The black currant (Ribes nigrum) has long been a favorite culinary fruit in most parts of Europe, but as yet it is not much grown in the United States. But in many neighborhoods, settled by Europeans mainly, it is found in most gardens and its fruit is much esteemed, especially when stewed or canned for winter use. The well-grown fruit is nearly as large as the Morello cherries, and when canned the color is almost

identical with that of stewed cranberries. The fruit has a peculiar odor in the skin that many dislike. This is easily removed by immersing the fruit, in a wire basket, for a few moments in boiling-hot water prior to stewing or canning.

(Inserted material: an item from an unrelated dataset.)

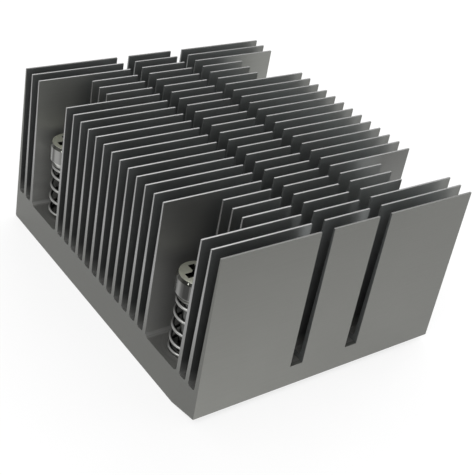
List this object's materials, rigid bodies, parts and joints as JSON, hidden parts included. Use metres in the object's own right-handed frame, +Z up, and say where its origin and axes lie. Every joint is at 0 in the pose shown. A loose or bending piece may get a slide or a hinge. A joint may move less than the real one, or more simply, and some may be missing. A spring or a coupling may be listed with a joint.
{
  "type": "server heat sink",
  "caption": "Finned aluminium block on a thick base, crossed by saw cuts, with a spring-loaded captive screw in a milled pocket at each corner.",
  "frame": {"origin": "centre of the base's underside, on the face that meets the processor", "axes": "+X along the fins, +Y across the fins, +Z up along the fins' height"},
  "size_m": [0.0874, 0.1078, 0.0538],
  "materials": {
    "extruded_aluminium": "satin extruded, milled and sawn ends",
    "nickel_steel": "bright nickel plate",
    "spring_steel": "bright drawn wire",
    "ring_steel": "stamped spring steel"
  },
  "bodies": {
    "heat_sink": {"finned_body": "extruded_aluminium", "spring_front_left": "spring_steel", "spring_front_right": "spring_steel", "spring_rear_left": "spring_steel", "spring_rear_right": "spring_steel"},
    "clip_front_left": {"retaining_ring_front_left": "ring_steel"},
    "screw_front_left": {"screw_front_left": "nickel_steel"},
    "clip_front_right": {"retaining_ring_front_right": "ring_steel"},
    "screw_front_right": {"screw_front_right": "nickel_steel"},
    "clip_rear_left": {"retaining_ring_rear_left": "ring_steel"},
    "screw_rear_left": {"screw_rear_left": "nickel_steel"},
    "clip_rear_right": {"retaining_ring_rear_right": "ring_steel"},
    "screw_rear_right": {"screw_rear_right": "nickel_steel"}
  },
  "joints": [
    {"name": "press_front_left", "type": "slide", "parent": "heat_sink", "child": "clip_front_left", "axis": [0, 0, -1], "range_m": [0, 0.004], "stiffness_N_per_m": 2500, "springref_m": -0.002, "deforming": ["spring_front_left"]},
    {"name": "turn_front_left", "type": "hinge", "parent": "clip_front_left", "child": "screw_front_left", "pos_m": [-0.036, -0.036, 0.02], "axis": [0, 0, 1], "continuous": true},
    {"name": "press_front_right", "type": "slide", "parent": "heat_sink", "child": "clip_front_right", "axis": [0, 0, -1], "range_m": [0, 0.004], "stiffness_N_per_m": 2500, "springref_m": -0.002, "deforming": ["spring_front_right"]},
    {"name": "turn_front_right", "type": "hinge", "parent": "clip_front_right", "child": "screw_front_right", "pos_m": [0.036, -0.036, 0.02], "axis": [0, 0, 1], "continuous": true},
    {"name": "press_rear_left", "type": "slide", "parent": "heat_sink", "child": "clip_rear_left", "axis": [0, 0, -1], "range_m": [0, 0.004], "stiffness_N_per_m": 2500, "springref_m": -0.002, "deforming": ["spring_rear_left"]},
    {"name": "turn_rear_left", "type": "hinge", "parent": "clip_rear_left", "child": "screw_rear_left", "pos_m": [-0.036, 0.036, 0.02], "axis": [0, 0, 1], "continuous": true},
    {"name": "press_rear_right", "type": "slide", "parent": "heat_sink", "child": "clip_rear_right", "axis": [0, 0, -1], "range_m": [0, 0.004], "stiffness_N_per_m": 2500, "springref_m": -0.002, "deforming": ["spring_rear_right"]},
    {"name": "turn_rear_right", "type": "hinge", "parent": "clip_rear_right", "child": "screw_rear_right", "pos_m": [0.036, 0.036, 0.02], "axis": [0, 0, 1], "continuous": true}
  ]
}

There is nothing essentially different in its management from that of the red currant, except in pruning. The best fruit grows on wood of the preceding year's growth, while the red varieties bear the best fruit on two-year-old wood. Where grown commercially in Europe, the young growth is headed back fully one half each year. This favors the starting of new shoots for the next year's fruiting and the cutting back tends to give larger fruit, as with the grape. But this plan requires a system of periodic heading back, quite severely in the dormant period, to secure a renewal of new wood over the whole exterior. But a more primitive system is adopted by amateurs who follow the European home plan. The bearing branches are cut when the fruit is ripe and carried to a bench in the shade, where the fruit is picked at leisure. This annual cutting back gives strong bearing shoots for the next crop.

In Europe, in the summer of 1882, the writer heard the story repeated, from England east to the Volga River, that the jam and jelly of the black currant was the general remedy for all throat affections, and that the jelly mingled with water was a sure cure for bowel disorders and summer troubles of the stomach.